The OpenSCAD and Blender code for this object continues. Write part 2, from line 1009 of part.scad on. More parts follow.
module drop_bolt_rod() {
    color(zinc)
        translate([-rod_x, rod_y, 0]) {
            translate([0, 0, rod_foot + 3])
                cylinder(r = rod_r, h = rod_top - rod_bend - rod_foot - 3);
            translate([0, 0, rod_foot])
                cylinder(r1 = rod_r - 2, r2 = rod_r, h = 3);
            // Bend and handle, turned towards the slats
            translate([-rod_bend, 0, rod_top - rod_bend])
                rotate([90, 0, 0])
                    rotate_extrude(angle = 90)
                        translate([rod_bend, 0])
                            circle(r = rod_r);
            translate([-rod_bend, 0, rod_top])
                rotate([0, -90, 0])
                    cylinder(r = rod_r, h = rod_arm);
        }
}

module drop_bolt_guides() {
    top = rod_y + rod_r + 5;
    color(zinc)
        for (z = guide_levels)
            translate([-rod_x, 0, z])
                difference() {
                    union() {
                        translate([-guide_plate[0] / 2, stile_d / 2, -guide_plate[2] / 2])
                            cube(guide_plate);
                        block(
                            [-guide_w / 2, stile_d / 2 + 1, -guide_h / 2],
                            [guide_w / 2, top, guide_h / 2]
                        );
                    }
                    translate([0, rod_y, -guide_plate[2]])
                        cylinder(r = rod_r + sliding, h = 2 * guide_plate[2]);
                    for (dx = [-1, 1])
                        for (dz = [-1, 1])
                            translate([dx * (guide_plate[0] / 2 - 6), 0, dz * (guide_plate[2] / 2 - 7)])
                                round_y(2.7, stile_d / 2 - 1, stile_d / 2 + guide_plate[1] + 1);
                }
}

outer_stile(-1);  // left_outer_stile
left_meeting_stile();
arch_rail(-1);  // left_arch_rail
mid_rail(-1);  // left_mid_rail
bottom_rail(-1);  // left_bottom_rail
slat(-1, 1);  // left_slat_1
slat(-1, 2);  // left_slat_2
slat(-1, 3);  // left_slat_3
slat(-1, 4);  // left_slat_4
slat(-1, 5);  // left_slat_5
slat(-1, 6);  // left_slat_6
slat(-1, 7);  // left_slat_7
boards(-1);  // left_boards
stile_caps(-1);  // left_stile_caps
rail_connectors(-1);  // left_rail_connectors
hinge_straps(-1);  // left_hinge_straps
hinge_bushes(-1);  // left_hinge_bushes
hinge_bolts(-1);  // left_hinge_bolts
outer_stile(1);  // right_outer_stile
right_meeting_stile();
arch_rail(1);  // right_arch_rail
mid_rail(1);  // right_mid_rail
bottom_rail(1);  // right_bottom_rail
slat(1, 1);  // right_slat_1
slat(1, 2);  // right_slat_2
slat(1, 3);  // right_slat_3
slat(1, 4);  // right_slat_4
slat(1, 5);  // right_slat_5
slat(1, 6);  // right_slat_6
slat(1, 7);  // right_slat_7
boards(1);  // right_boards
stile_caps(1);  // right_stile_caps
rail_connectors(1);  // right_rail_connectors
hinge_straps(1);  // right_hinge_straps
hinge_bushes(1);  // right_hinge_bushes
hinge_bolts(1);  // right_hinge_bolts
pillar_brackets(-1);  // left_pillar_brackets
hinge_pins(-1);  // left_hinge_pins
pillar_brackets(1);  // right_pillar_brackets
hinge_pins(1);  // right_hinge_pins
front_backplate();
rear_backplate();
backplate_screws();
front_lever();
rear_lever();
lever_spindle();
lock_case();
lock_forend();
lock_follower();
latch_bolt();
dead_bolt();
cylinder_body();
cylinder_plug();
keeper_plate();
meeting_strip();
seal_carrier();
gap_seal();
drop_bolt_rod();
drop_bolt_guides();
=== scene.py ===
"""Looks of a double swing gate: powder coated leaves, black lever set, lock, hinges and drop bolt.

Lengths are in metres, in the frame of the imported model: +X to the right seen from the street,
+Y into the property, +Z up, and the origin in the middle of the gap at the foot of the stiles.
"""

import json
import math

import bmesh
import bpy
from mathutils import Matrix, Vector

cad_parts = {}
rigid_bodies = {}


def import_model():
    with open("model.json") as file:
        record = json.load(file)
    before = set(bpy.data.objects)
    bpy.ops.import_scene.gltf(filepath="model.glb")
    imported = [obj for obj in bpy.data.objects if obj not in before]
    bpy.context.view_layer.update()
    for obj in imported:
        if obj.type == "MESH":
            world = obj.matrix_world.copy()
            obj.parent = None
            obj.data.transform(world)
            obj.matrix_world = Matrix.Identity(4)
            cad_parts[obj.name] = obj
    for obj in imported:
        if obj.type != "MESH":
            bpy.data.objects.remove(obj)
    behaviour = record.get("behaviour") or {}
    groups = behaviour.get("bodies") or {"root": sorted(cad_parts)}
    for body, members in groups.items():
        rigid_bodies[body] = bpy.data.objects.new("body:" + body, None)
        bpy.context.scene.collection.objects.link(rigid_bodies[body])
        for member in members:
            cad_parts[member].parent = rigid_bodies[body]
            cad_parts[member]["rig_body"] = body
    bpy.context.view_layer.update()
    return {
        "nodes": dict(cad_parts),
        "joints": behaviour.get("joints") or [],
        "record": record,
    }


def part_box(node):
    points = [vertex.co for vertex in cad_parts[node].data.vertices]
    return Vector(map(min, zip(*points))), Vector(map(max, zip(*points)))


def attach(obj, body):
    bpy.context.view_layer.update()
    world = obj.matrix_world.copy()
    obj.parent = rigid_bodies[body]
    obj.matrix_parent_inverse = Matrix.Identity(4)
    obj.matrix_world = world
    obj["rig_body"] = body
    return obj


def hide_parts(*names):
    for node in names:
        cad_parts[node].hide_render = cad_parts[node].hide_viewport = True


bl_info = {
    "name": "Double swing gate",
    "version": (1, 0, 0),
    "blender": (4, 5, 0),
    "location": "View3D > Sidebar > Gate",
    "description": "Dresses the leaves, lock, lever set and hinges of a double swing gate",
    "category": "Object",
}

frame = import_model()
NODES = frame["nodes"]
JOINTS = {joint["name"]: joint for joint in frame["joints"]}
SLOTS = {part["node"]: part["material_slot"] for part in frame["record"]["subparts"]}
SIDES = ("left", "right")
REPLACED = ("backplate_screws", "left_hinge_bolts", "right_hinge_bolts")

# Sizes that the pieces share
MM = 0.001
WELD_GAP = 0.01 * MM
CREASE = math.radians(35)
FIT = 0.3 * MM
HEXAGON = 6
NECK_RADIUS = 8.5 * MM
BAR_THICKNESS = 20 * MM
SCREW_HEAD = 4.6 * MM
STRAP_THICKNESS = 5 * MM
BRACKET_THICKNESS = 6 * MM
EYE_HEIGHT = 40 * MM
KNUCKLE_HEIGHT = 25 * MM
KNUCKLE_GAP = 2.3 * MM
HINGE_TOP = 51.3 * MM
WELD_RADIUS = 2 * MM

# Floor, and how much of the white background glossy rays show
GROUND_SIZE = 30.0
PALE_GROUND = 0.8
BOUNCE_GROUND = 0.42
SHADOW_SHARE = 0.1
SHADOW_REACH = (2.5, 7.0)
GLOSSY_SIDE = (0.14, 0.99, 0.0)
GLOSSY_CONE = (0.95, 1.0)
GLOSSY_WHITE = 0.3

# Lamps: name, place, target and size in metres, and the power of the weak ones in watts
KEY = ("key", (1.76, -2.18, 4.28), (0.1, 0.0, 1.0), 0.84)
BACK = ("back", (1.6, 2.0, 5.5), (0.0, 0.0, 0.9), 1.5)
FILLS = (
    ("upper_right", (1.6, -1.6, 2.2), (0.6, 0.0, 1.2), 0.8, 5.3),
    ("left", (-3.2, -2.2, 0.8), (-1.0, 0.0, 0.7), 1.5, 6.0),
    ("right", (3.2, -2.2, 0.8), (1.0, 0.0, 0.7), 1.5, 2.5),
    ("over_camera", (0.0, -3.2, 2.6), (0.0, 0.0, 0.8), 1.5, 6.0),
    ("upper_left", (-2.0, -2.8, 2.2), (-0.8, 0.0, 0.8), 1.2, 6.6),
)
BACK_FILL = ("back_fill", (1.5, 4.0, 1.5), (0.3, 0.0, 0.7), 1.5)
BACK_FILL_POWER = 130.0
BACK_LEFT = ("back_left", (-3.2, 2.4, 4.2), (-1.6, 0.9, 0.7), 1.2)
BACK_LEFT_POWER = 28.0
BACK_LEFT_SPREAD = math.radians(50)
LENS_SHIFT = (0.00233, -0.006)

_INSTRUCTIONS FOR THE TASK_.
Repeat, unchanged, every line from the one that contains "backplate_screws();" to the one that contains "for member in", including both, and no other line.

_TASK RESULT_.
backplate_screws();
front_lever();
rear_lever();
lever_spindle();
lock_case();
lock_forend();
lock_follower();
latch_bolt();
dead_bolt();
cylinder_body();
cylinder_plug();
keeper_plate();
meeting_strip();
seal_carrier();
gap_seal();
drop_bolt_rod();
drop_bolt_guides();
=== scene.py ===
"""Looks of a double swing gate: powder coated leaves, black lever set, lock, hinges and drop bolt.

Lengths are in metres, in the frame of the imported model: +X to the right seen from the street,
+Y into the property, +Z up, and the origin in the middle of the gap at the foot of the stiles.
"""

import json
import math

import bmesh
import bpy
from mathutils import Matrix, Vector

cad_parts = {}
rigid_bodies = {}


def import_model():
    with open("model.json") as file:
        record = json.load(file)
    before = set(bpy.data.objects)
    bpy.ops.import_scene.gltf(filepath="model.glb")
    imported = [obj for obj in bpy.data.objects if obj not in before]
    bpy.context.view_layer.update()
    for obj in imported:
        if obj.type == "MESH":
            world = obj.matrix_world.copy()
            obj.parent = None
            obj.data.transform(world)
            obj.matrix_world = Matrix.Identity(4)
            cad_parts[obj.name] = obj
    for obj in imported:
        if obj.type != "MESH":
            bpy.data.objects.remove(obj)
    behaviour = record.get("behaviour") or {}
    groups = behaviour.get("bodies") or {"root": sorted(cad_parts)}
    for body, members in groups.items():
        rigid_bodies[body] = bpy.data.objects.new("body:" + body, None)
        bpy.context.scene.collection.objects.link(rigid_bodies[body])
        for member in members:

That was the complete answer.